## [GOAL]
Your task is to write out the complete listing exactly as it is shown.

□ □ □ □ □

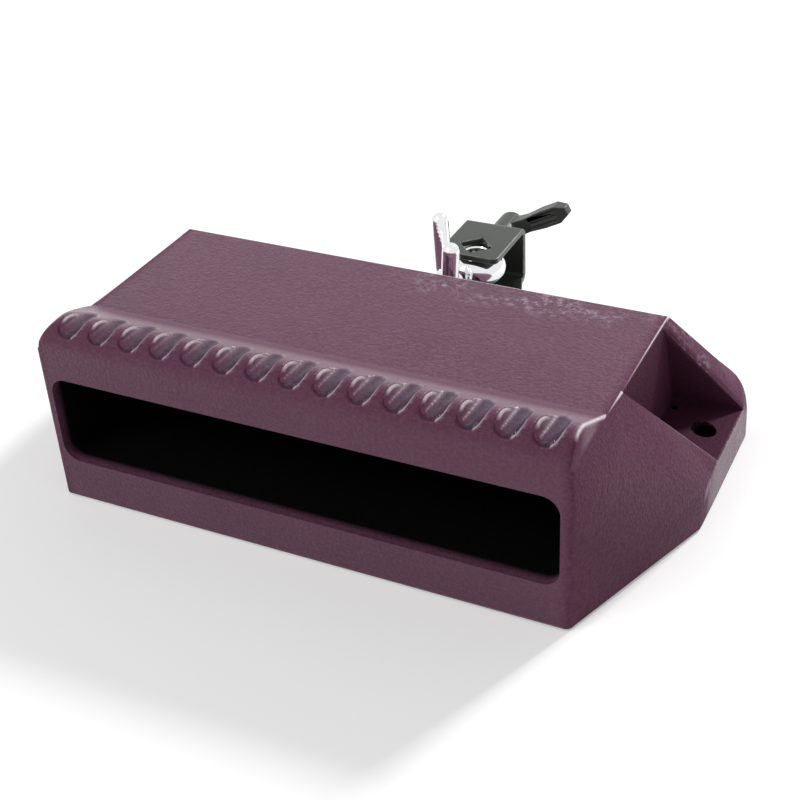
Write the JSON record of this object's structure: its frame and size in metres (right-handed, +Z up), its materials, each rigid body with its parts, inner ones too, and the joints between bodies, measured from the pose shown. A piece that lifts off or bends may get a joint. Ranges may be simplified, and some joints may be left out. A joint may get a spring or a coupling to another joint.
{
  "type": "woodblock with rod clamp",
  "caption": "Hollow moulded woodblock with a long front mouth, a notched rasp lip, hipped ears with screw holes, and a rear clamp with eye bolt, T-handle and wing bolt.",
  "frame": {"origin": "centre of the moulded body's flat underside", "axes": "+X along the block, +Y from the front mouth to the rear clamp, +Z up"},
  "size_m": [0.2504, 0.2023, 0.0739],
  "materials": {
    "moulded_plastic": "fine moulded grain",
    "brass": "machined",
    "painted_steel": "satin black",
    "chrome": "polished",
    "zinc_steel": "bright zinc",
    "black_plastic": "satin"
  },
  "bodies": {
    "block": {"block_body": "moulded_plastic", "ledge_insert": "brass", "clamp_bracket": "painted_steel", "handle_washer": "zinc_steel"},
    "handle": {"t_handle": "black_plastic", "handle_insert": "brass"},
    "eye": {"eye_bolt": "chrome"},
    "washer": {"bolt_washer": "zinc_steel"},
    "wing": {"wing_bolt": "chrome"}
  },
  "joints": [
    {"name": "handle_spin", "type": "hinge", "parent": "block", "child": "handle", "pos_m": [0, 0.1163, 0.0342], "axis": [0, 1, 0], "range_deg": [-226, 1441]},
    {"name": "eye_slide", "type": "slide", "parent": "block", "child": "eye", "axis": [0, 1, 0], "range_m": [-0.00508, 0.00079]},
    {"name": "wing_lift", "type": "slide", "parent": "block", "child": "washer", "axis": [0, 0, 1], "range_m": [0, 0.00508]},
    {"name": "wing_spin", "type": "hinge", "parent": "washer", "child": "wing", "pos_m": [0, 0.061, 0.0223], "axis": [0, 0, 1], "range_deg": [0, 1441]}
  ],
  "couplings": [
    {"joint": "handle_spin", "follows": "eye_slide", "rad_per_m": -4947.4},
    {"joint": "wing_spin", "follows": "wing_lift", "rad_per_m": 4947.4}
  ]
}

□ □ □ □ □

## [COMPLETED TASK]
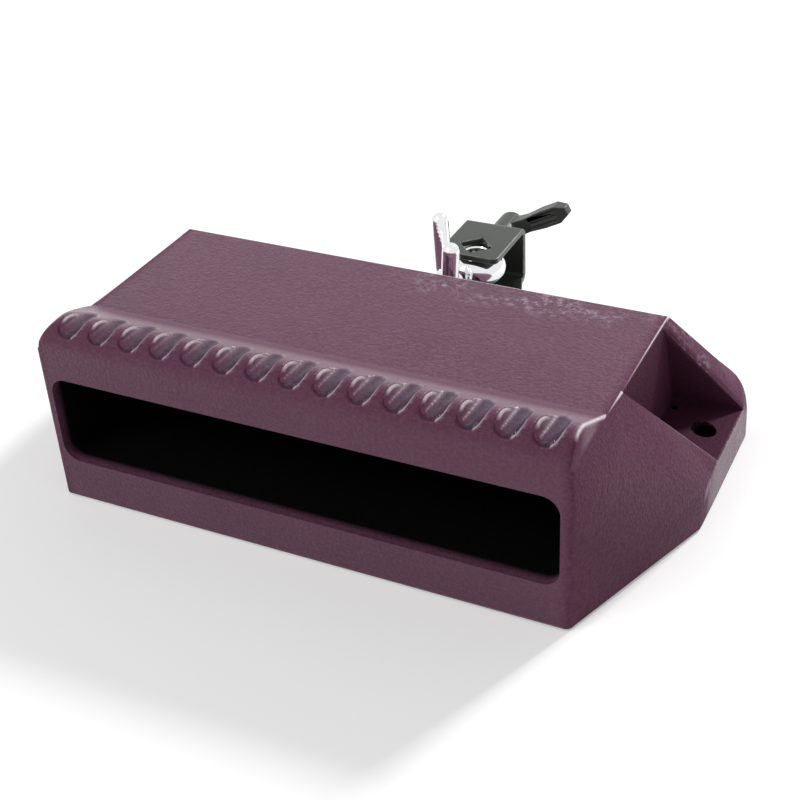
Write the JSON record of this object's structure: its frame and size in metres (right-handed, +Z up), its materials, each rigid body with its parts, inner ones too, and the joints between bodies, measured from the pose shown. A piece that lifts off or bends may get a joint. Ranges may be simplified, and some joints may be left out. A joint may get a spring or a coupling to another joint.
{
  "type": "woodblock with rod clamp",
  "caption": "Hollow moulded woodblock with a long front mouth, a notched rasp lip, hipped ears with screw holes, and a rear clamp with eye bolt, T-handle and wing bolt.",
  "frame": {"origin": "centre of the moulded body's flat underside", "axes": "+X along the block, +Y from the front mouth to the rear clamp, +Z up"},
  "size_m": [0.2504, 0.2023, 0.0739],
  "materials": {
    "moulded_plastic": "fine moulded grain",
    "brass": "machined",
    "painted_steel": "satin black",
    "chrome": "polished",
    "zinc_steel": "bright zinc",
    "black_plastic": "satin"
  },
  "bodies": {
    "block": {"block_body": "moulded_plastic", "ledge_insert": "brass", "clamp_bracket": "painted_steel", "handle_washer": "zinc_steel"},
    "handle": {"t_handle": "black_plastic", "handle_insert": "brass"},
    "eye": {"eye_bolt": "chrome"},
    "washer": {"bolt_washer": "zinc_steel"},
    "wing": {"wing_bolt": "chrome"}
  },
  "joints": [
    {"name": "handle_spin", "type": "hinge", "parent": "block", "child": "handle", "pos_m": [0, 0.1163, 0.0342], "axis": [0, 1, 0], "range_deg": [-226, 1441]},
    {"name": "eye_slide", "type": "slide", "parent": "block", "child": "eye", "axis": [0, 1, 0], "range_m": [-0.00508, 0.00079]},
    {"name": "wing_lift", "type": "slide", "parent": "block", "child": "washer", "axis": [0, 0, 1], "range_m": [0, 0.00508]},
    {"name": "wing_spin", "type": "hinge", "parent": "washer", "child": "wing", "pos_m": [0, 0.061, 0.0223], "axis": [0, 0, 1], "range_deg": [0, 1441]}
  ],
  "couplings": [
    {"joint": "handle_spin", "follows": "eye_slide", "rad_per_m": -4947.4},
    {"joint": "wing_spin", "follows": "wing_lift", "rad_per_m": 4947.4}
  ]
}